The next day he was wrapped up like a mummy and taken by car to an airstrip. The HRW report continues:
    Jabour was brought outside and put in a chair, and he heard three shots. “I was afraid,” he said. “I thought they were shooting people.” The team was very aggressive with him, increasing his fear.

    Suddenly they removed all of his wrappings and took off all his clothes. When his eyes opened, he saw a man pointing a video camera at him. Then the transfer team put a diaper on him, and put the same outfit back on, except this time they used plastic handcuffs.

    He could only feel the airplane; he could not see it, but it seemed to him to be a small civilian jet. The seats faced forward, as in a normal passenger aircraft. In the plane, during the flight, a doctor took his blood pressure. The flight lasted about three-and-a-half to four hours.

It is very likely, of course, that a plane traveling that distance would be equiped with some form of toilet facilities.

(I note that all the accounts of how prisoners were transported to Guantanamo over the years include accounts of how the circumstances of these transfers were nearly always made as physically humiliating and as fear-inducing as possible. This is straight out of the CIA's classic torture handbooks.
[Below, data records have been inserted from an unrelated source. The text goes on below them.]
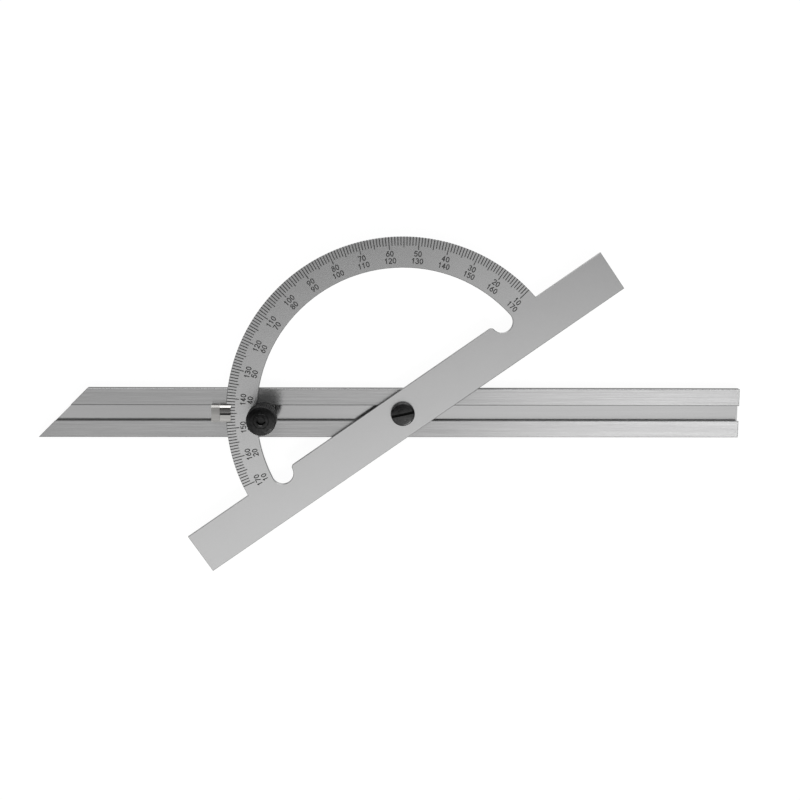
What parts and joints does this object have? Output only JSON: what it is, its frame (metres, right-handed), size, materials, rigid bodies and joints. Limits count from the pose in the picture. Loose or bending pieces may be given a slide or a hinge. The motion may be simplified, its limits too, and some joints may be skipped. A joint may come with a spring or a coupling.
{
  "type": "protractor",
  "caption": "Workshop protractor: a degree arc on a base bar that swings over and slides along a grooved steel rail, with an index slider and a knurled clamp nut.",
  "frame": {"origin": "on the pivot axis of the plate, at the rail's back face", "axes": "+X along the rail to its square end, +Y across the rail to the side of the arc, +Z out of the rail's front face"},
  "size_m": [0.3, 0.1437, 0.0281],
  "materials": {
    "rail_steel": "ground steel with a fine grain along the rail",
    "satin_chrome": "satin, matt chrome on steel",
    "block_steel": "milled steel",
    "black_oxide": "black oxide on turned steel",
    "bright_nickel": "bright nickel on milled steel"
  },
  "bodies": {
    "rail": {"rail": "rail_steel"},
    "pivot_carriage": {"pivot_slide_block": "block_steel", "pivot_screw": "black_oxide"},
    "plate": {"protractor_plate": "satin_chrome"},
    "index_carriage": {"index_slider": "bright_nickel", "clamp_stud": "black_oxide"},
    "clamp_nut": {"clamp_nut": "black_oxide"}
  },
  "joints": [
    {"name": "pivot_slide", "type": "slide", "parent": "rail", "child": "pivot_carriage", "axis": [1, 0, 0], "range_m": [-0.055, 0.13]},
    {"name": "plate_swing", "type": "hinge", "parent": "pivot_carriage", "child": "plate", "pos_m": [0, 0, 0.005], "axis": [0, 0, 1], "range_deg": [-25, 135]},
    {"name": "index_slide", "type": "slide", "parent": "rail", "child": "index_carriage", "axis": [1, 0, 0], "range_m": [-0.055, 0.13]},
    {"name": "clamp_nut_turn", "type": "hinge", "parent": "index_carriage", "child": "clamp_nut", "pos_m": [-0.0589, 0, 0.006], "axis": [0, 0, 1], "range_deg": [0, 360]}
  ],
  "couplings": [
    {"joint": "index_slide", "follows": "pivot_slide", "ratio": 1}
  ]
}
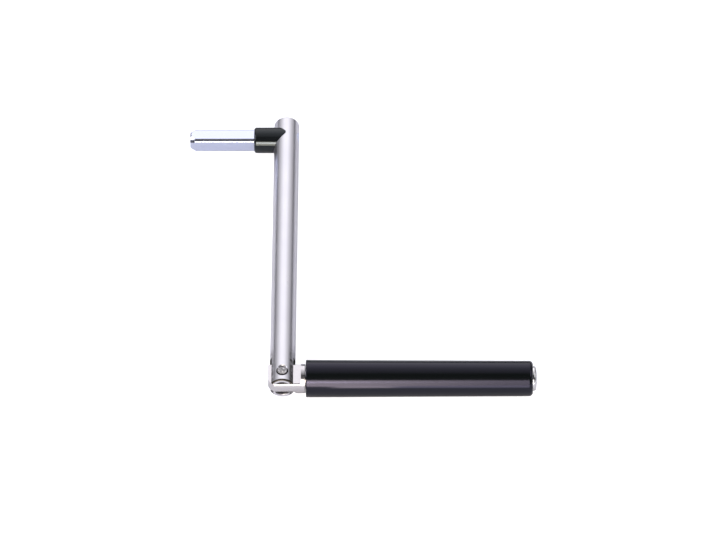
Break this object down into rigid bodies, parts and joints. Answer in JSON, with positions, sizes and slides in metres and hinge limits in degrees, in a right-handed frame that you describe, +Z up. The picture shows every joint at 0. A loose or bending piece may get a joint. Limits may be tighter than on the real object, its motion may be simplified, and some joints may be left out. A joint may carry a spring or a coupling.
{
  "type": "crank handle",
  "caption": "Folding hand crank: square drive shank with a black collar, tubular steel arm, and a turning black grip on a hinged spindle held by a sprung plunger",
  "frame": {"origin": "Centre of the underside of the bounding box, with the crank lying flat and the grip's underside at Z 0.", "axes": "X runs along the grip from the hinge to its free end, and the drive shank points the other way. Y runs up the arm from the hinge to the shank. Z is up, along the hinge axis."},
  "size_m": [0.2102, 0.2242, 0.0223],
  "materials": {
    "arm_metal": "satin nickel plated steel tube",
    "shank_metal": "bright zinc plated steel, slightly blue",
    "spindle_metal": "bright nickel plated steel, turned and milled",
    "pin_metal": "plain turned steel",
    "cap_metal": "bright plated sheet steel",
    "inner_steel": "plain steel",
    "spring_steel": "spring steel",
    "collar_plastic": "smooth black moulded plastic",
    "grip_plastic": "smooth black moulded plastic, half gloss",
    "plunger_plastic": "black acetal",
    "bush_plastic": "natural acetal"
  },
  "bodies": {
    "arm": {"arm_tube": "arm_metal", "arm_plug": "arm_metal", "drive_shank": "shank_metal", "shank_collar": "collar_plastic", "spring_seat": "inner_steel", "detent_spring": "spring_steel", "hinge_pin": "pin_metal"},
    "plunger": {"detent_plunger": "plunger_plastic"},
    "spindle": {"hinge_spindle": "spindle_metal", "end_washer": "inner_steel", "star_washer": "spring_steel", "end_cap": "cap_metal"},
    "grip": {"grip": "grip_plastic", "inner_bush": "bush_plastic", "outer_bush": "bush_plastic"}
  },
  "joints": [
    {"name": "fold", "type": "hinge", "parent": "arm", "child": "spindle", "pos_m": [-0.0461, -0.10093, 0.01115], "axis": [0, 0, -1], "range_deg": [0, 90]},
    {"name": "grip_turn", "type": "hinge", "parent": "spindle", "child": "grip", "pos_m": [0.0339, -0.10093, 0.01115], "axis": [1, 0, 0], "continuous": true},
    {"name": "plunger_slide", "type": "slide", "parent": "arm", "child": "plunger", "axis": [0, 1, 0], "range_m": [-0.0037, 0], "stiffness_N_per_m": 800, "springref_m": -0.006, "deforming": ["detent_spring"]}
  ]
}
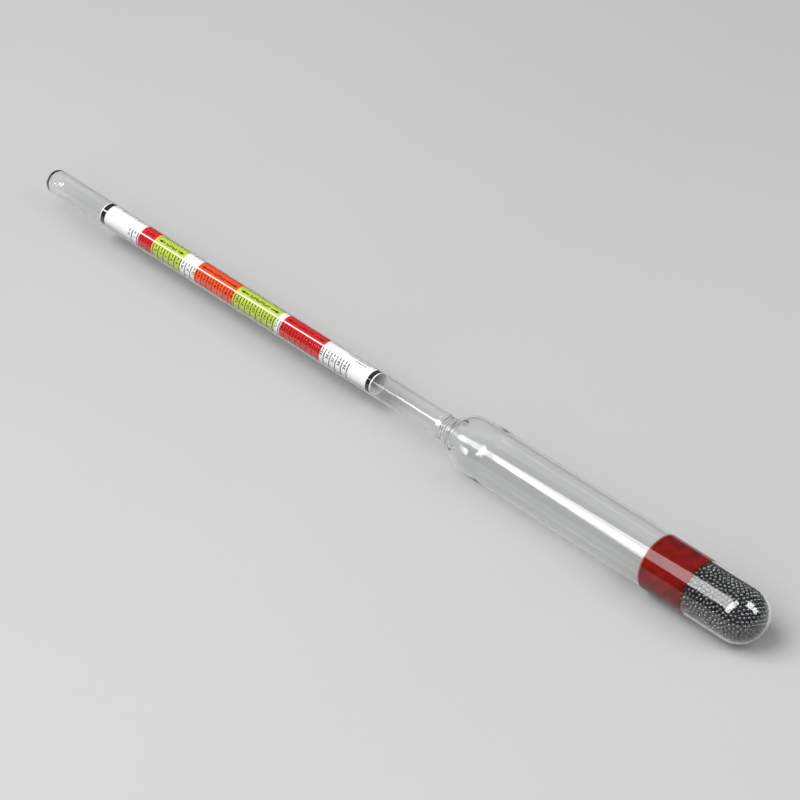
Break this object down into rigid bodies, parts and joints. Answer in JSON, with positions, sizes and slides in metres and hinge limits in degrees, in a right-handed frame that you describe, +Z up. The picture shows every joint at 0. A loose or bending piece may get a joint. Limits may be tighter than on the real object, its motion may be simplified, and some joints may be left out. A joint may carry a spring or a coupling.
{
  "type": "hydrometer",
  "caption": "Glass brewing hydrometer: a thin sealed stem with a rolled paper scale in coloured bands, on a long round float with steel shot and red wax in its domed base.",
  "frame": {"origin": "on the bench, under the middle of the hydrometer's length and width", "axes": "+X along the hydrometer's axis from the closed tip of the stem to the ballasted base, +Y across it, +Z up; the hydrometer lies on its side"},
  "size_m": [0.254, 0.0146, 0.0146],
  "materials": {
    "glass": "gloss",
    "scale_paper": "matte",
    "adhesive": "satin",
    "red_wax": "satin",
    "steel_shot": "satin"
  },
  "bodies": {
    "root": {"stem_tube": "glass", "neck_joint": "glass", "float_tube": "glass", "scale_paper": "scale_paper", "scale_adhesive": "adhesive", "wax_plug": "red_wax", "shot_ballast": "steel_shot"}
  },
  "joints": []
}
As for Linzer and Tate, they also write this:

    U.S. intelligence and counterterrorism officials confirmed [Jabour's] incarceration and that he was held in Pakistan and Afghanistan. They would not discuss conditions inside black sites or the treatment of any detainee.
And crucially, they note this:
    John D. Rockefeller IV (D-W.Va.), chairman of the Senate intelligence committee, plans to investigate the fate of the missing detainees as part of a larger examination into the CIA's operation of secret prisons and its rendition program.
This is excellent news, and is the first step we need if we, the concerned and law-abiding US citizenry, are able to recapture our country as place that is ruled by law and in which black prisons, torture, and the unbridled militarism and sense of national "chosen-ness" that incubated those ills are to be made into a thing of the past.